Usually, parents think their child is lying about some place they're going because they have in the past. I was guilty of being a compulsive liar as a kid as well, it would be best to ease their mind by assuring them you are indeed going where you say you are and ensure to them, you're going to provide proof once you arrive. I know it can be frustrating to not be believed when you are telling the truth, but trust is to be earned. I'm sure you will earn their's eventually. The frustration you feel is very much temporary and remind yourself your parents are only looking out for you.
Anonymous
May 29th, 2021 2:01am
I'm sorry to hear that your family member thinks that you are lying about what is going on. You need to understand that you are doing the right thing by speaking the truth. You can't be yourself up by doing the right thing it is not your fault how other people perceive you. As long as you tell the truth that's all that matters. You have to put yourself first and know that you are being truthful. Maybe you need to find out what is going on with that family member because they may have it on issues going on
Try to explain to them that you are being completely honest and that there is no need for you to lie about it. Explain your plan, who all are going to be there and when you would be back. Ask them to talk to a friend's parent if they want to actually confirm and give a fellow friend's phone number just in case you won't be able to pick up your phone. In the end just calmly explain how them not trusting you makes you feel, it could be sadness or disappointment or anything, but let them know how it makes you feel, communication is key.
Anonymous
August 5th, 2021 5:57am
If you have done something in the past which made them feel like that then please clear it out. Explain them that you are actually going to where you said you were and that you aren't lying about it. A good face-to-face talk always helps! You can tell them about where you're going and what is the reason you are going there. I'm sure they will understand. Although if you haven't done anything like that in the past then ask that family member, why they think so and communicate with them more about this issue. I hope this helps!

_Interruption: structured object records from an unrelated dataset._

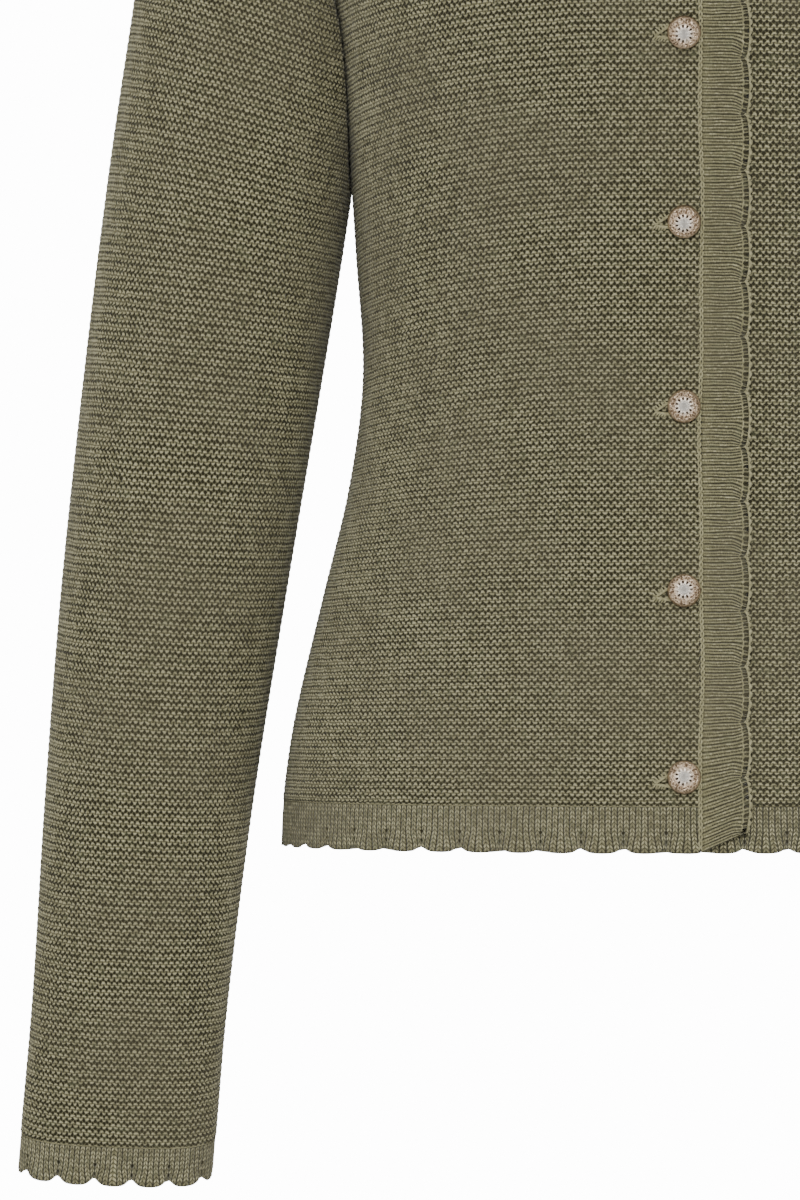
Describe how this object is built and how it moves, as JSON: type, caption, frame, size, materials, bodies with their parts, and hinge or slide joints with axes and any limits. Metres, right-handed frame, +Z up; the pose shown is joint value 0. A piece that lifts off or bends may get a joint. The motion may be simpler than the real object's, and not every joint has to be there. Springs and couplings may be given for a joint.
{
  "type": "trachten cardigan",
  "caption": "Women's knitted cardigan in worn, hollow form with scalloped borders, a buttoned front and a ribbed trim round the edges.",
  "frame": {"origin": "middle of the neck opening, level with the high points of the shoulders", "axes": "+Z up, -Y to the front, +X to the wearer's left"},
  "size_m": [0.5178, 0.2487, 0.703],
  "materials": {
    "garter_knit": "matte wool",
    "border_knit": "matte wool",
    "button_metal": "antique silver with a warm tint"
  },
  "bodies": {
    "root": {"front_right": "garter_knit", "front_left": "garter_knit", "back": "garter_knit", "sleeve_right": "garter_knit", "sleeve_left": "garter_knit", "hem_border_right": "border_knit", "hem_border_left": "border_knit", "hem_border_back": "border_knit", "cuff_border_right": "border_knit", "cuff_border_left": "border_knit", "front_trim_right": "border_knit", "front_trim_left": "border_knit", "neck_trim": "border_knit", "button_1": "button_metal", "button_2": "button_metal", "button_3": "button_metal", "button_4": "button_metal", "button_5": "button_metal", "button_6": "button_metal", "button_7": "button_metal"}
  },
  "joints": []
}
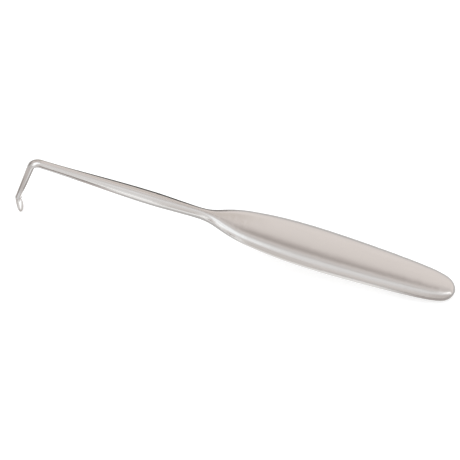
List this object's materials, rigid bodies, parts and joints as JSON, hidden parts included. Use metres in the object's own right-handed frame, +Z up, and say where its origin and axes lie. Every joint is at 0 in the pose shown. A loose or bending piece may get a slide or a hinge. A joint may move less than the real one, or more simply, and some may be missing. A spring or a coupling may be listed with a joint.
{
  "type": "handheld surgical retractor",
  "caption": "Hand-held surgical retractor: flat leaf-shaped handle, slender round shaft and a right-angled hook ending in a small flattened, turned-in lip.",
  "frame": {"origin": "bottom centre of the bounding box, as the instrument lies at rest on the lip's tip and the underside of the handle's round end", "axes": "+X from the hook to the handle's round end, level with the surface it lies on; +Z up; +Y across the handle, away from the side the picture shows"},
  "size_m": [0.2044, 0.0242, 0.0349],
  "materials": {
    "satin_steel": "satin stainless steel, finely brushed along the instrument"
  },
  "bodies": {
    "root": {"retractor": "satin_steel"}
  },
  "joints": []
}
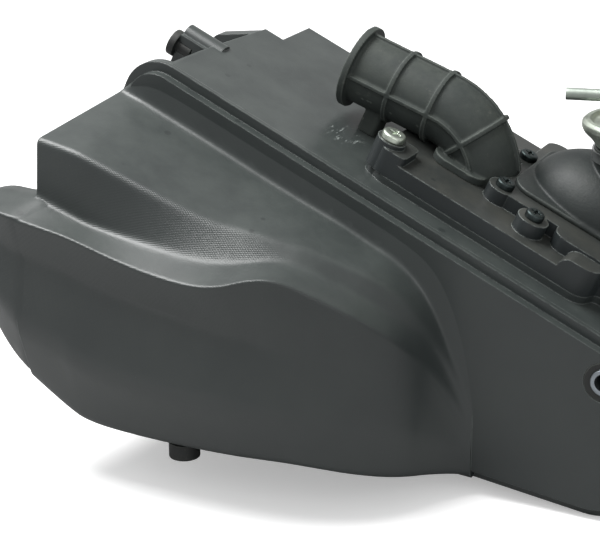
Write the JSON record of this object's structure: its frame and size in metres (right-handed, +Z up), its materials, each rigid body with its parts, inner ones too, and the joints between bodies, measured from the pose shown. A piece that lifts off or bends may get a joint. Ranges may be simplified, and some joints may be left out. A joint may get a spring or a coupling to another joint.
{
  "type": "intake plenum and throttle assembly",
  "caption": "Moulded intake plenum and air box with a ribbed rubber inlet elbow, a screwed filter cover and a rubber outlet boot carrying a butterfly throttle body.",
  "frame": {"origin": "centre of the bore on the throttle body's engine face", "axes": "+Z up out of the engine face; the case's parting plane is square to Y, its styled side faces -Y and its top slopes down towards +X"},
  "size_m": [0.331, 0.2212, 0.231],
  "materials": {
    "case_plastic": "satin moulded, slightly dusty",
    "cover_plastic": "satin moulded, slightly dusty",
    "seal_rubber": "matt",
    "elbow_rubber": "matt, dusty",
    "boot_rubber": "semi-gloss",
    "filter_frame_plastic": "matt",
    "filter_paper": "matt, oiled",
    "casting": "cast, blasted",
    "turned_steel": "turned",
    "plate_brass": "satin",
    "pulley_plating": "yellow zinc",
    "spring_steel": "drawn wire",
    "plated_screw": "bright zinc",
    "black_screw": "black oxide",
    "sensor_plastic": "semi-gloss",
    "band_steel": "bright",
    "pipe_metal": "dull",
    "collar_steel": "dull zinc"
  },
  "bodies": {
    "box": {"outer_case": "case_plastic", "inner_case": "case_plastic", "case_seal": "seal_rubber", "case_screws": "plated_screw", "filter_cover": "cover_plastic", "cover_seal": "seal_rubber", "cover_screws": "black_screw", "corner_screw": "plated_screw", "filter_frame": "filter_frame_plastic", "filter_pleats": "filter_paper", "filter_seal": "seal_rubber", "intake_elbow": "elbow_rubber", "outlet_boot": "boot_rubber", "throttle_body": "casting", "return_spring": "spring_steel", "idle_screw": "turned_steel", "idle_nut": "turned_steel", "throttle_sensor": "sensor_plastic", "sensor_screws": "plated_screw", "boot_clamp": "band_steel", "clamp_screw": "plated_screw", "vacuum_pipe": "pipe_metal", "side_grommet": "seal_rubber", "side_collar": "collar_steel", "mount_buffer": "seal_rubber"},
    "throttle": {"throttle_shaft": "turned_steel", "throttle_plate": "plate_brass", "plate_screws": "plated_screw", "throttle_pulley": "pulley_plating", "shaft_nut": "turned_steel"},
    "plug": {"drain_plug": "seal_rubber"}
  },
  "joints": [
    {"name": "throttle_spindle", "type": "hinge", "parent": "box", "child": "throttle", "pos_m": [0, 0, -0.03], "axis": [-0.2588, 0.9659, 0], "range_deg": [0, 80], "stiffness_Nm_per_rad": 0.08, "springref_deg": -20.05},
    {"name": "plug_pull", "type": "slide", "parent": "box", "child": "plug", "axis": [0, 0, -1], "range_m": [0, 0.025]}
  ]
}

From personal experience, I have had this issue a lot. Trust is the big thing in this situation. Something that helped me is going to the place and sending proof to that family member that you are where you say you are. This built a lot of trust in my family where they trust me believe me. I think this would be a great step for you and would help the relationship you have with that person. Once you got their trust, everything starts to come together and makes everyone happy and feel trusted. I hope this helps you.
Lack of communication may be a problem. Please sit with your family member and try to explain the situation calmly. Make sure that both of you are ready to listen to each other's concerns at the time of the talk. And please remember that you both are on the same side and the problem is on the other side. Try to find some common grounds. Sometimes our parents and relatives are just concerned about us. Try to know the root of this problem and ask questions regarding it. Reassure them if they have some concerns. I hope this helps. Thank you
A way to deal with this would be to possibly as the family member what is motivating him to have these thoughts. Why does he believe you are lying? Have you given him reason in the past to doubt you? mention that his doubt of your integrity is upsetting and you don't appreciate it, and you would rather he put his trust in you rather than placing you in a negative light unfoundedly. Possibly invite the family member to join you to prove that you are going where you say you are. Suggest that you have no reason to lie, am an independent person who is capable of making your own decisions.
Anonymous
May 29th, 2020 4:39pm
It is great that you are being honest with your parents. Unfortunately, it sounds like they do not completely trust you. It is important to build a relationship of trust and openness between you and your loved ones. By building trust in other aspects of your life, hopefully they will also believe that you are being honest about your comings and goings. Another way to achieve this, if you feel comfortable, is to share your location with them when you are going out. This way, they know that you are safe and are in the location that you indicated. If this feels too invasive, periodic texts or phone calls checking in with them can also go a long way.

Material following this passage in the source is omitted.